Communication is definitely the thing I’ve improved on the most throughout my professional career. I’m also pretty good at communicating out of game now as well, so my life skills have improved in general.
You’ve gone from the least communicative member of TSM to the primary shotcaller of FlyQuest. What has that transition been like?
I’m not necessarily our shotcaller. I would say I’m more of a teacher. I often tell my teammates what we could have done better in game during a bad situation. If I’m feeling bad in a situation, I give feedback and that ends up helping a lot in our future games.

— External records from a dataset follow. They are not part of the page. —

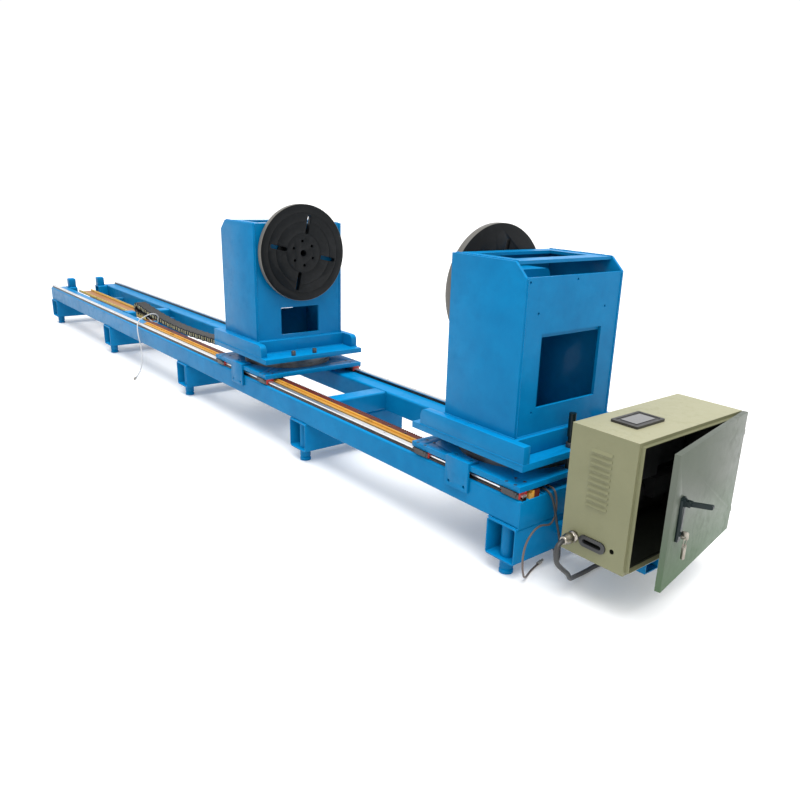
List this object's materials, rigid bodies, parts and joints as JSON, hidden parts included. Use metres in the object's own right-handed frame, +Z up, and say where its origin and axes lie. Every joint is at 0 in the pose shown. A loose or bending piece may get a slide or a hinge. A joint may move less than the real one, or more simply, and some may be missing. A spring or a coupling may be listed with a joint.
{
  "type": "welding positioner",
  "caption": "Head and tail welding positioner: slotted round tables on slewing housings that travel along a rail bed by rack and pinion, with a control cabinet at the bed's end.",
  "frame": {"origin": "on the floor under the centre of the levelling foot at the operator's side of the cabinet end", "axes": "+X along the bed towards the control cabinet, +Y from the operator's side across the bed, +Z up"},
  "size_m": [6.6324, 1.1939, 1.265],
  "materials": {
    "blue_paint": "gloss machine enamel",
    "rail_steel": "ground hardened steel",
    "rack_steel": "oiled dark steel",
    "gold_steel": "yellow passivated bar",
    "yellow_paint": "yellow sheet",
    "chain_plastic": "glass filled nylon",
    "block_black": "blackened steel with dark caps",
    "zinc": "zinc plated",
    "motor_black": "black lacquer",
    "ring_steel": "machined steel with oil",
    "black_oxide": "blackened turned steel",
    "cabinet_beige": "pebble texture powder coat",
    "module_grey": "moulded housings",
    "panel_black": "glass front in a dark bezel",
    "nickel": "nickel plated brass",
    "lock_black": "black coated die casting",
    "rubber_black": "black cord sheath",
    "hose_brown": "brown sheath",
    "hose_grey": "light grey sheath"
  },
  "bodies": {
    "base": {"side_tubes": "blue_paint", "cross_tubes": "blue_paint", "foot_beams": "blue_paint", "levelling_sleeves": "zinc", "levelling_feet": "zinc", "guide_rails": "rail_steel", "gear_rack": "rack_steel", "locating_bar": "gold_steel", "chain_tray": "yellow_paint", "drag_chain": "chain_plastic", "cabinet_arms": "blue_paint", "cabinet_body": "cabinet_beige", "cabinet_modules": "module_grey", "operator_panel": "panel_black", "cable_gland": "nickel", "door_hinges": "zinc", "supply_lead": "rubber_black", "lead_coil": "rubber_black", "lead_plug": "rubber_black", "cable_clip": "block_black", "black_cable": "rubber_black", "brown_hose": "hose_brown", "grey_hose": "hose_grey", "hose_fitting": "nickel"},
    "head_carriage": {"head_carriage_plate": "blue_paint", "head_guide_blocks": "block_black", "head_clamp_bracket": "blue_paint", "head_travel_motor": "motor_black", "head_slew_outer": "ring_steel", "head_chain_bracket": "zinc"},
    "head_pinion_shaft": {"head_pinion": "rail_steel"},
    "head_turntable": {"head_slew_inner": "ring_steel", "head_tray_plate": "blue_paint", "head_tray_bars": "blue_paint", "head_housing_sides": "blue_paint", "head_housing_plates": "blue_paint", "head_bearing_housing": "black_oxide", "head_spindle_motor": "motor_black"},
    "head_table": {"head_faceplate": "black_oxide", "head_spindle": "black_oxide"},
    "tail_carriage": {"tail_carriage_plate": "blue_paint", "tail_guide_blocks": "block_black", "tail_clamp_bracket": "blue_paint", "tail_travel_motor": "motor_black", "tail_slew_outer": "ring_steel"},
    "tail_pinion_shaft": {"tail_pinion": "rail_steel"},
    "tail_turntable": {"tail_slew_inner": "ring_steel", "tail_tray_plate": "blue_paint", "tail_tray_bars": "blue_paint", "tail_housing_sides": "blue_paint", "tail_housing_plates": "blue_paint", "tail_bearing_housing": "black_oxide", "tail_spindle_motor": "motor_black"},
    "tail_table": {"tail_faceplate": "black_oxide", "tail_spindle": "black_oxide"},
    "index_bolt": {"tail_lock_post": "lock_black"},
    "door": {"cabinet_door": "cabinet_beige", "lock_case": "lock_black"},
    "door_cam": {"lock_spindle": "lock_black"},
    "door_lever": {"lock_handle": "lock_black"}
  },
  "joints": [
    {"name": "head_travel", "type": "slide", "parent": "base", "child": "head_carriage", "axis": [1, 0, 0], "range_m": [-1.3, 0.3], "deforming": ["drag_chain"]},
    {"name": "tail_travel", "type": "slide", "parent": "base", "child": "tail_carriage", "axis": [1, 0, 0], "range_m": [-0.45, 0]},
    {"name": "head_pinion_spin", "type": "hinge", "parent": "head_carriage", "child": "head_pinion_shaft", "pos_m": [-2.34704, 0.123, 0.34], "axis": [0, 0, 1], "continuous": true},
    {"name": "tail_pinion_spin", "type": "hinge", "parent": "tail_carriage", "child": "tail_pinion_shaft", "pos_m": [-0.4935, 0.123, 0.34], "axis": [0, 0, 1], "continuous": true},
    {"name": "head_slew", "type": "hinge", "parent": "head_carriage", "child": "head_turntable", "pos_m": [-2.092, 0.268, 0.415], "axis": [0, 0, 1], "range_deg": [-90, 90]},
    {"name": "tail_slew", "type": "hinge", "parent": "tail_carriage", "child": "tail_turntable", "pos_m": [-0.2315, 0.268, 0.415], "axis": [0, 0, 1], "range_deg": [0, 180]},
    {"name": "head_spin", "type": "hinge", "parent": "head_turntable", "child": "head_table", "pos_m": [-2.092, 0.268, 1.007], "axis": [1, 0, 0], "continuous": true},
    {"name": "tail_spin", "type": "hinge", "parent": "tail_turntable", "child": "tail_table", "pos_m": [-0.2315, 0.268, 1.007], "axis": [1, 0, 0], "continuous": true},
    {"name": "index_bolt_slide", "type": "slide", "parent": "tail_turntable", "child": "index_bolt", "axis": [0, 0, 1], "range_m": [-0.024, 0]},
    {"name": "door_swing", "type": "hinge", "parent": "base", "child": "door", "pos_m": [0.491, 0.688, 0.42], "axis": [0, 0, 1], "range_deg": [-10.2, 100]},
    {"name": "door_cam_turn", "type": "hinge", "parent": "door", "child": "door_cam", "pos_m": [0.60812, 0.12179, 0.482], "axis": [0.9842, 0.1771, 0], "range_deg": [-90, 0]},
    {"name": "door_lever_fold", "type": "hinge", "parent": "door_cam", "child": "door_lever", "pos_m": [0.63075, 0.12586, 0.482], "axis": [-0.1771, 0.9842, 0], "range_deg": [0, 98]}
  ],
  "couplings": [
    {"joint": "head_pinion_spin", "follows": "head_travel", "rad_per_m": -20},
    {"joint": "tail_pinion_spin", "follows": "tail_travel", "rad_per_m": -20}
  ]
}
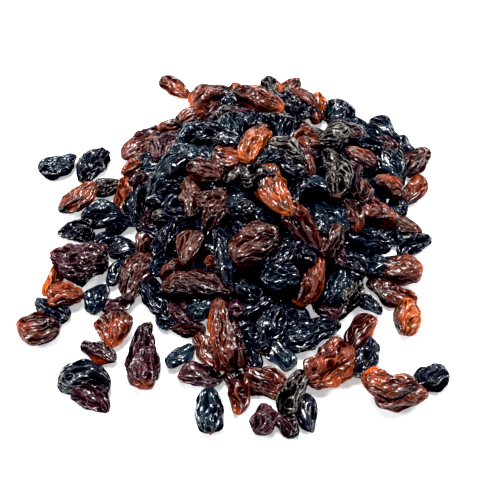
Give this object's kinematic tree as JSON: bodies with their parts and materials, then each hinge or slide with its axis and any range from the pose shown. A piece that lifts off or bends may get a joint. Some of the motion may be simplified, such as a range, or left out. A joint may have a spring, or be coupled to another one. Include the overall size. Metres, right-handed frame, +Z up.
{
  "type": "heap of raisins",
  "caption": "Loose heap of dark seedless raisins tipped out on a flat surface, with some raisins lying apart around it.",
  "frame": {"origin": "on the surface that the heap lies on, near the middle of the spread", "axes": "+Z up out of the surface, -Y towards the side that the raisins have rolled out to most"},
  "size_m": [0.1418, 0.1477, 0.0347],
  "materials": {
    "raisins": "wrinkled dried grape skin, blue-black to red-brown, satin to glossy"
  },
  "bodies": {
    "root": {"heap": "raisins", "loose_01": "raisins", "loose_02": "raisins", "loose_03": "raisins", "loose_04": "raisins", "loose_05": "raisins", "loose_06": "raisins", "loose_07": "raisins", "loose_08": "raisins", "loose_09": "raisins", "loose_10": "raisins"}
  },
  "joints": []
}
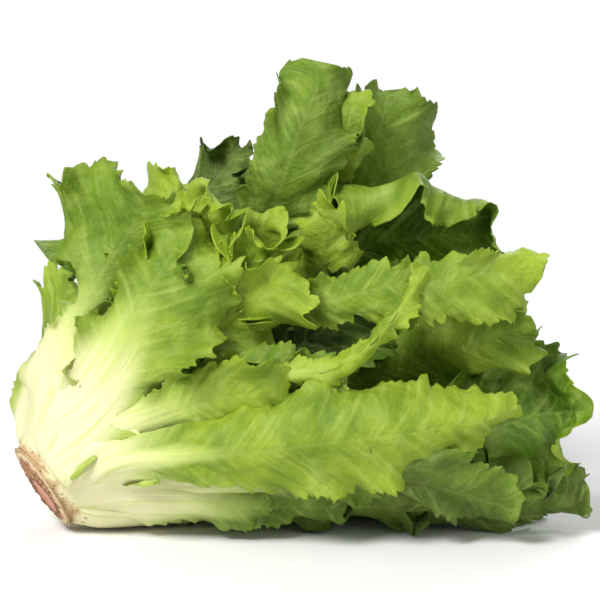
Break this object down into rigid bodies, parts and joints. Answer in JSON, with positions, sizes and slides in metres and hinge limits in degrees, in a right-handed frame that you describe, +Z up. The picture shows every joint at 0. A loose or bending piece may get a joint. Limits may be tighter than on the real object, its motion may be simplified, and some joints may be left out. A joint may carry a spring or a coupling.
{
  "type": "batavia lettuce",
  "caption": "Whole head of batavia lettuce lying on its side, with broad ruffled toothed leaves, pale thick stalks and a cut brown stump.",
  "frame": {"origin": "centre of the bounding box in plan, on the surface the head lies on", "axes": "+X from the cut stump towards the leaf tips, +Y away from the side seen in the picture, +Z up"},
  "size_m": [0.2886, 0.2264, 0.2313],
  "materials": {
    "stump": "dry, freshly cut core with a brown weathered rim",
    "outer_leaf": "soft satin leaf, cream-white stalk and yellow-green blade",
    "inner_leaf": "soft satin leaf, pale green stalk and mid-green blade"
  },
  "bodies": {
    "root": {"stump": "stump", "front_leaf": "outer_leaf", "upper_front_leaf": "outer_leaf", "left_back_leaf": "outer_leaf", "back_low_leaf": "outer_leaf", "bottom_leaf": "outer_leaf", "front_low_leaf": "outer_leaf", "front_upper_leaf": "outer_leaf", "top_outer_leaf": "outer_leaf", "back_outer_leaf": "outer_leaf", "bottom_back_leaf": "outer_leaf", "low_front_leaf": "inner_leaf", "front_upper_inner_leaf": "inner_leaf", "ruffled_leaf_left": "inner_leaf", "ruffled_leaf_middle": "inner_leaf", "ruffled_leaf_right": "inner_leaf", "ruffled_leaf_low": "inner_leaf", "dark_top_leaf": "inner_leaf", "low_fold_leaf": "inner_leaf", "low_tip_leaf": "inner_leaf", "top_leaf_left": "inner_leaf", "top_leaf_middle": "inner_leaf", "top_leaf_right": "inner_leaf", "right_upper_leaf": "inner_leaf", "right_band_leaf": "inner_leaf", "right_scoop_leaf": "inner_leaf", "right_middle_leaf": "inner_leaf", "right_tip_leaf": "inner_leaf", "back_leaf_upper": "inner_leaf", "back_leaf_middle": "inner_leaf", "back_leaf_low": "inner_leaf", "back_leaf_top": "inner_leaf", "bottom_leaf_inner": "inner_leaf", "inner_leaf_upper": "inner_leaf", "inner_leaf_top": "inner_leaf", "inner_leaf_back": "inner_leaf", "inner_leaf_low": "inner_leaf", "inner_leaf_front": "inner_leaf", "heart_leaf_upper": "inner_leaf", "heart_leaf_back": "inner_leaf", "right_curl_leaf": "inner_leaf", "small_leaf_left": "inner_leaf", "small_leaf_middle": "inner_leaf", "small_leaf_right": "inner_leaf"}
  },
  "joints": []
}
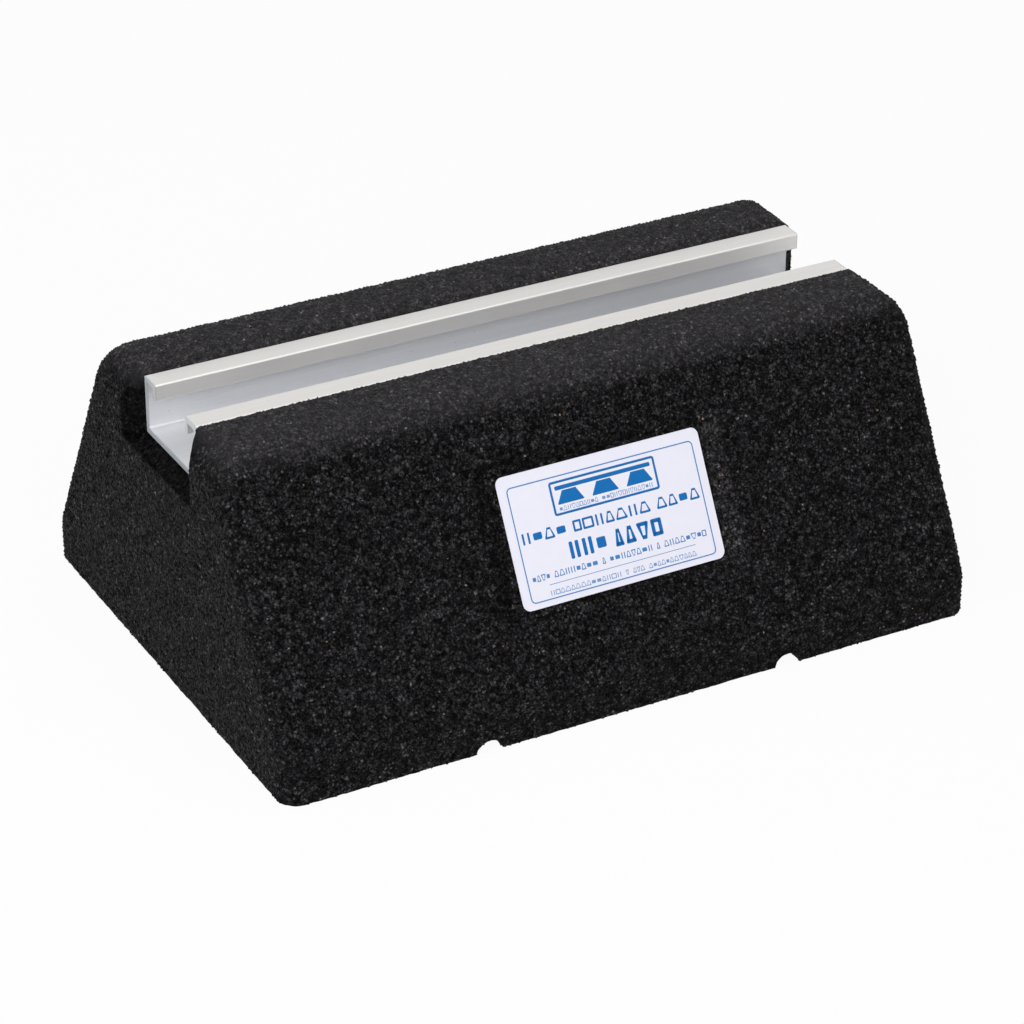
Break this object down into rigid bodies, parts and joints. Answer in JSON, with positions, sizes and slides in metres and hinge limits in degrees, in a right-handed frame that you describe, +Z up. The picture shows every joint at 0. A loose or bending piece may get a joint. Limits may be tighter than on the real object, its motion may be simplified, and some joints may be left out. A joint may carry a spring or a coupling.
{
  "type": "roof support foot",
  "caption": "Block of granulated rubber with a slotted aluminium channel let into its top, laid loose on a flat roof to carry solar frames, pipes or ducts.",
  "frame": {"origin": "centre of the rubber block's base, on the roof surface", "axes": "+X along the block and its rail, +Y across it away from the sticker, +Z up"},
  "size_m": [0.25, 0.18, 0.1],
  "materials": {
    "rubber": "matt, granular",
    "aluminium": "mill, satin",
    "sticker": "satin"
  },
  "bodies": {
    "root": {"rubber_block": "rubber", "channel_rail": "aluminium", "label": "sticker"}
  },
  "joints": []
}
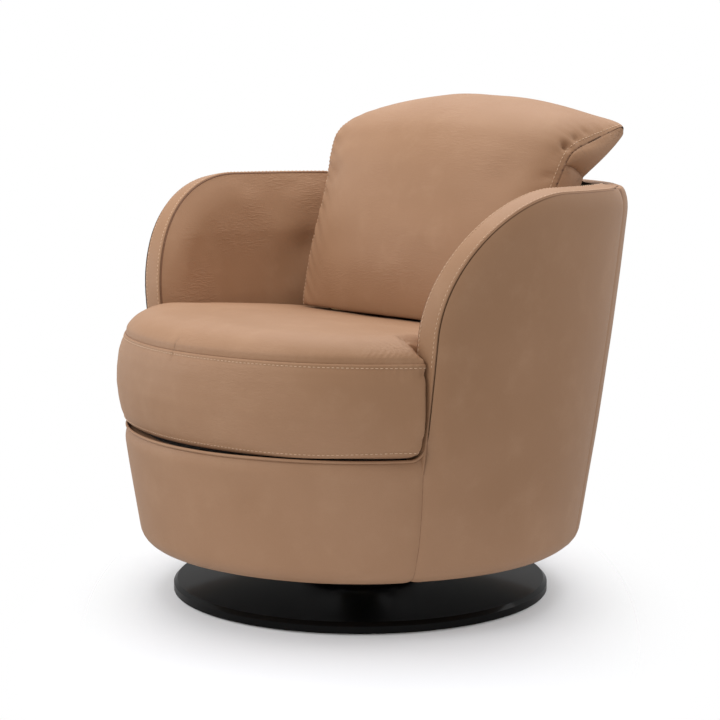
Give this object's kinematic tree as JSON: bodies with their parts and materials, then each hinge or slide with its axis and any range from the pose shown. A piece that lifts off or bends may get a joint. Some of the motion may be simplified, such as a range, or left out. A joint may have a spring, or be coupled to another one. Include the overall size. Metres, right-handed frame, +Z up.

If I see my teammates messing something up, I pull them. I guess that’s my way of shotcalling. I teach out of the game first and then nudge toward our win conditions if needed during the game.
That’s the best way for me to communicate with my teammates. I try to teach and convey what I think is the best way to play, or what will make me play better, and then we execute on that.
Was it hard to build up that type of synergy and trust?
It was a very long process. You saw us in the first few weeks — we were dogshit. But we’ve come this far through hard work and trust in each other. Our team atmosphere is amazing. We’re a really chill team, and I think we perform because we don’t get tense.
Do you think you guys have grown closer outside of the game as well?
Definitely. I got a Mazda a few months ago, so now that I have a car, I drive us around to get food and stuff like that all the time.
Congratulations on everything, Wildturtle. Is there anything you’d like to say to your fans and the FlyQuest fans?
I know I’ve been a pro player for a long time, but I haven’t been to Worlds in more than two years. I want to prove to my fans that I still have what it takes to be a good player.